Darling you got to let me know // Should I stay or should I go?
One way to escape poverty is to leave it behind. Literally. Moving from a poorer to richer area is so advantageous for individuals that an entire literature on migration has developed to explain why more people don't move.

If you say that you are mine // I’ll be here ‘till the end of time
Bryan, Chowdhury, and Mobarak conducted an experiment in northwestern Bangladesh to induce migration. They offered households a small subsidy to migrate, a round-trip bus ticket worth $8.50. This proved sufficient for people to migrate, and those who migrated earned more and enjoyed higher levels of welfare. So it brought up a new question: why hadn’t those households already decided to migrate?
This immobility is problematic because it’s not supposed to happen. Foundational migration theories, like the Harris-Todaro model, were designed to explain movement from poorer to richer areas.
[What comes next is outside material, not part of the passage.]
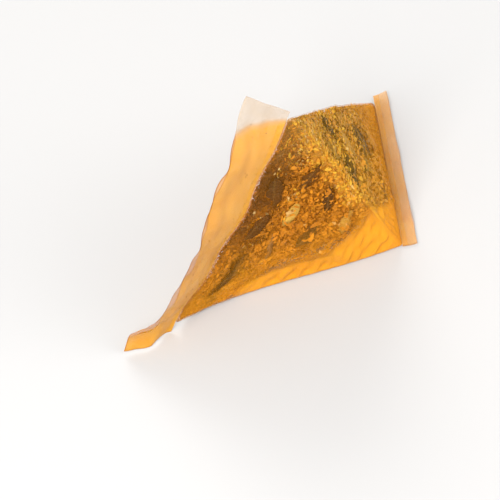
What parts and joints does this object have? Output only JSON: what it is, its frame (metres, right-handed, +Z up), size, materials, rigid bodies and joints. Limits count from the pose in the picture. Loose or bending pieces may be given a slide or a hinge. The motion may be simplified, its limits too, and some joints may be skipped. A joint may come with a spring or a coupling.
{
  "type": "pyramid tea bag",
  "caption": "Steeped pyramid tea bag of sheer mesh with a wide end flap, filled with herbs, petals and fine leaf, resting on one face.",
  "frame": {"origin": "middle of the underside of the bounding box, on the surface that the bag rests on", "axes": "+Z up; +X from the low corner of the wide flap's seam towards the far edge with the narrow flap"},
  "size_m": [0.0858, 0.046, 0.0568],
  "materials": {
    "flower_bud": "wet flower bud, matte",
    "dark_leaf": "wet leaf, satin",
    "sheer_mesh": "sheer wet mesh, stained amber",
    "yellow_petal": "wet petal, soft satin",
    "brown_stem": "wet twig",
    "fine_tea": "wet, matte and crumbly"
  },
  "bodies": {
    "root": {"bud_01": "flower_bud", "bud_02": "flower_bud", "bud_03": "flower_bud", "leaf_01": "dark_leaf", "leaf_02": "dark_leaf", "leaf_03": "dark_leaf", "leaf_04": "dark_leaf", "leaf_05": "dark_leaf", "leaf_06": "dark_leaf", "leaf_07": "dark_leaf", "leaf_08": "dark_leaf", "leaf_09": "dark_leaf", "leaf_10": "dark_leaf", "leaf_11": "dark_leaf", "leaf_12": "dark_leaf", "leaf_13": "dark_leaf", "leaf_14": "dark_leaf", "leaf_15": "dark_leaf", "leaf_16": "dark_leaf", "mesh_bag": "sheer_mesh", "petal_01": "yellow_petal", "petal_02": "yellow_petal", "petal_03": "yellow_petal", "petal_04": "yellow_petal", "petal_05": "yellow_petal", "petal_06": "yellow_petal", "petal_07": "yellow_petal", "petal_08": "yellow_petal", "petal_09": "yellow_petal", "petal_10": "yellow_petal", "petal_11": "yellow_petal", "stem_01": "brown_stem", "stem_02": "brown_stem", "strip_01": "dark_leaf", "tea_bed": "fine_tea"}
  },
  "joints": []
}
These migrations made sense: people were arbitraging wages and other amenities across space, receiving more by being elsewhere. But how can we explain the opposite—people who don’t migrate—when the welfare gains would be tremendous?

If I go, there will be trouble // if I stay it will be double
In my job market paper I explain why people rationally would not make moves that offer higher welfare. I do this by modeling migration as a sequential decision where people try to figure out which location would suit them best.